## Stated task:
Copy the data exactly from the line that contains "sideFrontSeam, sideLeftColumns), brocade)" through the line that contains "# half widths", keeping both end lines and leaving out everything else.

## Data extract:
§ §
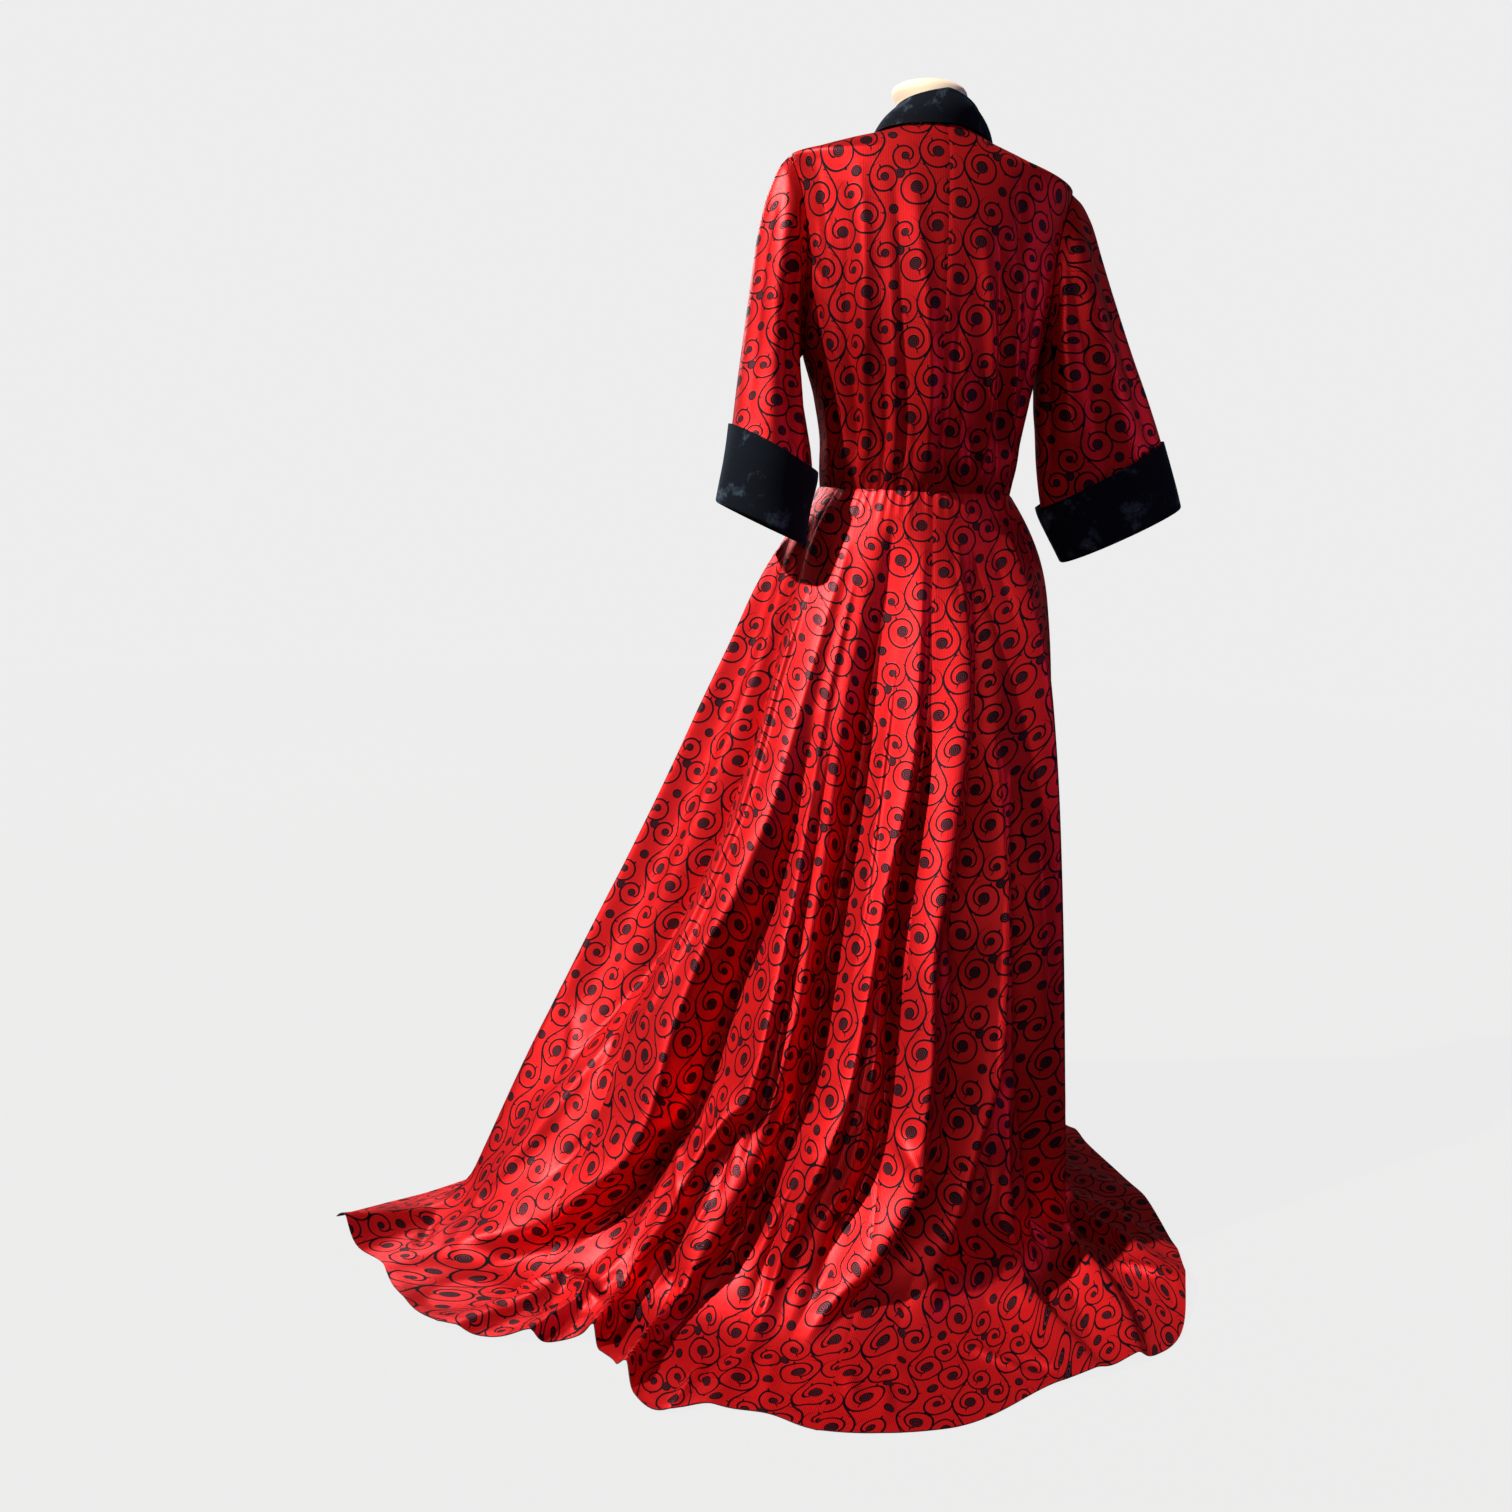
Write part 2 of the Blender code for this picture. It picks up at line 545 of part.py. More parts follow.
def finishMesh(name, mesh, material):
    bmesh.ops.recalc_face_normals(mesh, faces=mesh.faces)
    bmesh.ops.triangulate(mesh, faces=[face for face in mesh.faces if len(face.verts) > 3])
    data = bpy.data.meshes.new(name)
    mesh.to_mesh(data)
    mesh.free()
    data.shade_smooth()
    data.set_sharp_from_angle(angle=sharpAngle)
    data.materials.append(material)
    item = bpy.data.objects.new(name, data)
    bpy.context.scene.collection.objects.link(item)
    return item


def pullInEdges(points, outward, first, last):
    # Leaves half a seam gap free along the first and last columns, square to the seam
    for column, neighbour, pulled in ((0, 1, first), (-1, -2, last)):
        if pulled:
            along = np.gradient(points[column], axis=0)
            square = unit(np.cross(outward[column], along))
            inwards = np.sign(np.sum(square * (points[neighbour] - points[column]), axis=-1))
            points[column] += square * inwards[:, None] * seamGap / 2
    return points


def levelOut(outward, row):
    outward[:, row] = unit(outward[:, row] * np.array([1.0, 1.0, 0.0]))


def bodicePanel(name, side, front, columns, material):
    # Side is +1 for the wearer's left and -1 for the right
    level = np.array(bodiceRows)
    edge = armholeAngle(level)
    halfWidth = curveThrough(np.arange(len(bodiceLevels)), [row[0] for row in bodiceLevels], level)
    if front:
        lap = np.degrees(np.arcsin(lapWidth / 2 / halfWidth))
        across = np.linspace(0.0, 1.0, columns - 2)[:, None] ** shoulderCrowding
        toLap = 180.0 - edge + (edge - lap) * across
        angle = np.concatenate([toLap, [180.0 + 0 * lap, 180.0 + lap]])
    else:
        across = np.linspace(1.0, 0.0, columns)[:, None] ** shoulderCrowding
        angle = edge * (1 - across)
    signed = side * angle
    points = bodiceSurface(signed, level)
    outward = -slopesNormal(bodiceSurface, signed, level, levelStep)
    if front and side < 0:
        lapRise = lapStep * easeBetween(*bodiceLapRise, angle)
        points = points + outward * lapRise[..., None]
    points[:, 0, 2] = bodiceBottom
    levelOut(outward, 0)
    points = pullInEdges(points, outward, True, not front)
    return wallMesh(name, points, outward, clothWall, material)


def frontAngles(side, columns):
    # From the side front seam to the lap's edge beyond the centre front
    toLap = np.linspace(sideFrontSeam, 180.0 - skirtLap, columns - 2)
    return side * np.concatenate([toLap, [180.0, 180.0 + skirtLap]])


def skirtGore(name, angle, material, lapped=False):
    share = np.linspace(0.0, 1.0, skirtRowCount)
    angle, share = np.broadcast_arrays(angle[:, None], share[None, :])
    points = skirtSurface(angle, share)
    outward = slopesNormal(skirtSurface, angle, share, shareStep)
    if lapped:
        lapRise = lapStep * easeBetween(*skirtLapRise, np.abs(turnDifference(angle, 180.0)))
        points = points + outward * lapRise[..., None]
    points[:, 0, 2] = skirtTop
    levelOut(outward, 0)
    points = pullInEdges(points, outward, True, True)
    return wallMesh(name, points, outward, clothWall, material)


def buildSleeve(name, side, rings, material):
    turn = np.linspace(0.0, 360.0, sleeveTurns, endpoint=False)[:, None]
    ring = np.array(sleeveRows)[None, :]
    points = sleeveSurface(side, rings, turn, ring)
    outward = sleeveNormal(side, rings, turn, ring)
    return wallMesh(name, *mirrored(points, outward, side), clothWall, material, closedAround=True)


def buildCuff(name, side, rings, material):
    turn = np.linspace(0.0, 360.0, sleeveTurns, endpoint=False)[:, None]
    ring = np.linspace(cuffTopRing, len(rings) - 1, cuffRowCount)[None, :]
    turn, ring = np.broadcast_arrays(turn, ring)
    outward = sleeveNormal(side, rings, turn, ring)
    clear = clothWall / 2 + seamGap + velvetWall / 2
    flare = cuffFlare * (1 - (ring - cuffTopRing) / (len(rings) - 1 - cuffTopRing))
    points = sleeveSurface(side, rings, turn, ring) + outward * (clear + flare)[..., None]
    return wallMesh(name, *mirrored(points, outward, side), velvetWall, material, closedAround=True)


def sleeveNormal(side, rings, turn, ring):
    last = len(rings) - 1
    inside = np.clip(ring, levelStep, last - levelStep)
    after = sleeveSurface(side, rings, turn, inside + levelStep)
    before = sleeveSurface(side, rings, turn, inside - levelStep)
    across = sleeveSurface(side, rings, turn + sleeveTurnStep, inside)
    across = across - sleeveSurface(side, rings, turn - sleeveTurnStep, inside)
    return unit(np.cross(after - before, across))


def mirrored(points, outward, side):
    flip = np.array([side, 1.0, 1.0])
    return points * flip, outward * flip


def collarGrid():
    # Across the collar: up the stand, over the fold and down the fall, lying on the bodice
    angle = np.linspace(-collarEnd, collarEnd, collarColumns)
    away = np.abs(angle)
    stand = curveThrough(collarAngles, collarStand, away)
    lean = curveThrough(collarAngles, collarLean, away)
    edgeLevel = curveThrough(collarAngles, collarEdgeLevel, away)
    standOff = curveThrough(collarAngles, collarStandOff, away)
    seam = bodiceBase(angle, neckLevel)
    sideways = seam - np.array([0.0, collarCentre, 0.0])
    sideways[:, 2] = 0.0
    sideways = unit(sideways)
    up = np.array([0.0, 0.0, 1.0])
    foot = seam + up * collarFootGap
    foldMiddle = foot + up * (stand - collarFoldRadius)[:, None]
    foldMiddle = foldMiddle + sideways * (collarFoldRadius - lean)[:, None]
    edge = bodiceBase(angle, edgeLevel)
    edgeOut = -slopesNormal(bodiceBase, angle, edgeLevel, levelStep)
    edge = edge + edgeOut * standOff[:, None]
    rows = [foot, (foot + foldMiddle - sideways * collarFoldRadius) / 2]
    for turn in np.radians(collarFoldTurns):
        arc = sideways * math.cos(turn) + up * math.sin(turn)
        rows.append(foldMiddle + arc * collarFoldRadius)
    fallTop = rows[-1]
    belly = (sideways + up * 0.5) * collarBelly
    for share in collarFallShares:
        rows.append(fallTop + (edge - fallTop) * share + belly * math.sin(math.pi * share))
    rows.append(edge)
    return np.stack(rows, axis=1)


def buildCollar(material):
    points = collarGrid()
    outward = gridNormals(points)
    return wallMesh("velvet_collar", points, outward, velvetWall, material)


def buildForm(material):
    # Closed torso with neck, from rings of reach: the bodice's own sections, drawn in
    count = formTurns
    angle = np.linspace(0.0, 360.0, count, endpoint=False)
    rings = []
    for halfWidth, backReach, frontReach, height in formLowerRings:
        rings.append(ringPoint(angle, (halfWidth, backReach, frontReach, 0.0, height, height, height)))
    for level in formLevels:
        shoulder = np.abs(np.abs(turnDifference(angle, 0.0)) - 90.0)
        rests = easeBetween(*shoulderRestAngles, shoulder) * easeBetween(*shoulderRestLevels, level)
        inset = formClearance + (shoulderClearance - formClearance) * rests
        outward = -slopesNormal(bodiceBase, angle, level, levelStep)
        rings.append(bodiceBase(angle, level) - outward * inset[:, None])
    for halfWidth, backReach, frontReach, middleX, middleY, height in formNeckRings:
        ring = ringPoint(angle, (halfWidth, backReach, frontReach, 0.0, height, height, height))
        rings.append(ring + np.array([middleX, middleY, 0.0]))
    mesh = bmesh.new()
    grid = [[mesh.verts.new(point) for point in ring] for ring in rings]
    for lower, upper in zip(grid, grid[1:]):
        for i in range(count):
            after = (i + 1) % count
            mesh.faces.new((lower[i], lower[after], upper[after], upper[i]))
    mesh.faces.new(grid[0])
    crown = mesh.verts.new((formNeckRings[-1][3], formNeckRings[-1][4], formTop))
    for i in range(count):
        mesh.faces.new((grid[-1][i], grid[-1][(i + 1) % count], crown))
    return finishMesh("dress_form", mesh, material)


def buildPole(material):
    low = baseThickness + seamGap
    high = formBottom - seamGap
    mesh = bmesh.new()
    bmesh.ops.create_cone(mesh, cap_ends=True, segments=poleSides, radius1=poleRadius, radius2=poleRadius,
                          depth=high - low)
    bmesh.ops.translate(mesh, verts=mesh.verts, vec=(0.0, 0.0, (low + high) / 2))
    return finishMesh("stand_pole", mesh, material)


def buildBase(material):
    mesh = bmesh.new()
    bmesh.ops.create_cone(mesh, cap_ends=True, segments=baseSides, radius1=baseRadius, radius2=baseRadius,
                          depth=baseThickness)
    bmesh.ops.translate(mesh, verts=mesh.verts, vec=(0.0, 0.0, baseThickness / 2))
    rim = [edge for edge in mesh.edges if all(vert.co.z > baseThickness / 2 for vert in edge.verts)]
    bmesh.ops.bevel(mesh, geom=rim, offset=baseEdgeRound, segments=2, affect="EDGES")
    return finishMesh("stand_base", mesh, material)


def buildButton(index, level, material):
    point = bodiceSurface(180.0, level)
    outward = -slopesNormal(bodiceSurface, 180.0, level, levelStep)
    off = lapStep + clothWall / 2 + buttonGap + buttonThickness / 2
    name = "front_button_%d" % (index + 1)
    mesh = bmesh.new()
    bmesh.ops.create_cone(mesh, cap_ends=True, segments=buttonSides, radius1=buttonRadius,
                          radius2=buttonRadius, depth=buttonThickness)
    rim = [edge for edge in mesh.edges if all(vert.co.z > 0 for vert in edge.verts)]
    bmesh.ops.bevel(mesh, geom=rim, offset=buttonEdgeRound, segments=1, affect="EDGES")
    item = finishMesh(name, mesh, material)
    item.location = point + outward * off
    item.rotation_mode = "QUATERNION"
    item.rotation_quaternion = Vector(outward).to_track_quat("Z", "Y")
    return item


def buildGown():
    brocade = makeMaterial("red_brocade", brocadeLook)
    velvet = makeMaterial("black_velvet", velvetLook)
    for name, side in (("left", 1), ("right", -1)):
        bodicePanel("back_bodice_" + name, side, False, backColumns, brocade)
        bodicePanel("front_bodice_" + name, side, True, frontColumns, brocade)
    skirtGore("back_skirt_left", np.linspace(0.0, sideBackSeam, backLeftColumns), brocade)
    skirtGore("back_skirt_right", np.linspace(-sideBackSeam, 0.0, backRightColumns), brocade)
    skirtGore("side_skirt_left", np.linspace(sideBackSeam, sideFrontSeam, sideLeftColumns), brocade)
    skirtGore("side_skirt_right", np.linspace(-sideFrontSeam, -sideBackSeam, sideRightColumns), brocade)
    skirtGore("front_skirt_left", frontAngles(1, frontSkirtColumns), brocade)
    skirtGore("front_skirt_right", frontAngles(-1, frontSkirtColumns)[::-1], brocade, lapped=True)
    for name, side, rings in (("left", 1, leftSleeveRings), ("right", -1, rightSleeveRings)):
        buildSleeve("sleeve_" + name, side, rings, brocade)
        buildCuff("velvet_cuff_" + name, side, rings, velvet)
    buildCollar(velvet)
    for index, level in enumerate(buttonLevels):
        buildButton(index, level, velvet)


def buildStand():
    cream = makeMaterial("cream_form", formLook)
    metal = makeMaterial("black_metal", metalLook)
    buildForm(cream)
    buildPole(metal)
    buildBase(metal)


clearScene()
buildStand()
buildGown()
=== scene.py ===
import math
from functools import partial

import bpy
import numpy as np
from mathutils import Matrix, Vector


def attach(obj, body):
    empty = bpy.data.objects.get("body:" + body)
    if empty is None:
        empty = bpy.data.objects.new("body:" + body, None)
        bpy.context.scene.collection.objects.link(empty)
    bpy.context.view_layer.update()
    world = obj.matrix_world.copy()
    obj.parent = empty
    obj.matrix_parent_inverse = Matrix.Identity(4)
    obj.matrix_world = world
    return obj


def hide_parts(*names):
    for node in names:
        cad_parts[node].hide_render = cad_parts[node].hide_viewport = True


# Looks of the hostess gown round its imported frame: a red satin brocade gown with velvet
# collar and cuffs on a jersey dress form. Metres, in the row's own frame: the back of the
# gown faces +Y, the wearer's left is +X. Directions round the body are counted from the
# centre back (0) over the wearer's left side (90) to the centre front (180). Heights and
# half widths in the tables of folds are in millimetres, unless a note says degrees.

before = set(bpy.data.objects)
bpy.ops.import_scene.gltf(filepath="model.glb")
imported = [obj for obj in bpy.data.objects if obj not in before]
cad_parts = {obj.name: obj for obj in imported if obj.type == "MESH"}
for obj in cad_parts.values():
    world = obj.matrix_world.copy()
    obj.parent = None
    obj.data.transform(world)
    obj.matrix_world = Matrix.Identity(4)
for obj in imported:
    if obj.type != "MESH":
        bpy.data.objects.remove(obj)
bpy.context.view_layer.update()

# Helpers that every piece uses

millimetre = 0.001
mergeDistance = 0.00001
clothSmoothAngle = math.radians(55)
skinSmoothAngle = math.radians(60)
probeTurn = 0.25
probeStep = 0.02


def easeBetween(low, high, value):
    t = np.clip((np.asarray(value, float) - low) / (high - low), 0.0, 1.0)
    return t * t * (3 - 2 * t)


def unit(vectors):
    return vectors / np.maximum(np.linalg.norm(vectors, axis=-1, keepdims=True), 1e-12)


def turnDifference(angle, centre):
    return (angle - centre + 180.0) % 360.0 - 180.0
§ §
## Full solution:
    skirtGore("side_skirt_left", np.linspace(sideBackSeam, sideFrontSeam, sideLeftColumns), brocade)
    skirtGore("side_skirt_right", np.linspace(-sideFrontSeam, -sideBackSeam, sideRightColumns), brocade)
    skirtGore("front_skirt_left", frontAngles(1, frontSkirtColumns), brocade)
    skirtGore("front_skirt_right", frontAngles(-1, frontSkirtColumns)[::-1], brocade, lapped=True)
    for name, side, rings in (("left", 1, leftSleeveRings), ("right", -1, rightSleeveRings)):
        buildSleeve("sleeve_" + name, side, rings, brocade)
        buildCuff("velvet_cuff_" + name, side, rings, velvet)
    buildCollar(velvet)
    for index, level in enumerate(buttonLevels):
        buildButton(index, level, velvet)


def buildStand():
    cream = makeMaterial("cream_form", formLook)
    metal = makeMaterial("black_metal", metalLook)
    buildForm(cream)
    buildPole(metal)
    buildBase(metal)


clearScene()
buildStand()
buildGown()
=== scene.py ===
import math
from functools import partial

import bpy
import numpy as np
from mathutils import Matrix, Vector


def attach(obj, body):
    empty = bpy.data.objects.get("body:" + body)
    if empty is None:
        empty = bpy.data.objects.new("body:" + body, None)
        bpy.context.scene.collection.objects.link(empty)
    bpy.context.view_layer.update()
    world = obj.matrix_world.copy()
    obj.parent = empty
    obj.matrix_parent_inverse = Matrix.Identity(4)
    obj.matrix_world = world
    return obj


def hide_parts(*names):
    for node in names:
        cad_parts[node].hide_render = cad_parts[node].hide_viewport = True


# Looks of the hostess gown round its imported frame: a red satin brocade gown with velvet
# collar and cuffs on a jersey dress form. Metres, in the row's own frame: the back of the
# gown faces +Y, the wearer's left is +X. Directions round the body are counted from the
# centre back (0) over the wearer's left side (90) to the centre front (180). Heights and
# half widths in the tables of folds are in millimetres, unless a note says degrees.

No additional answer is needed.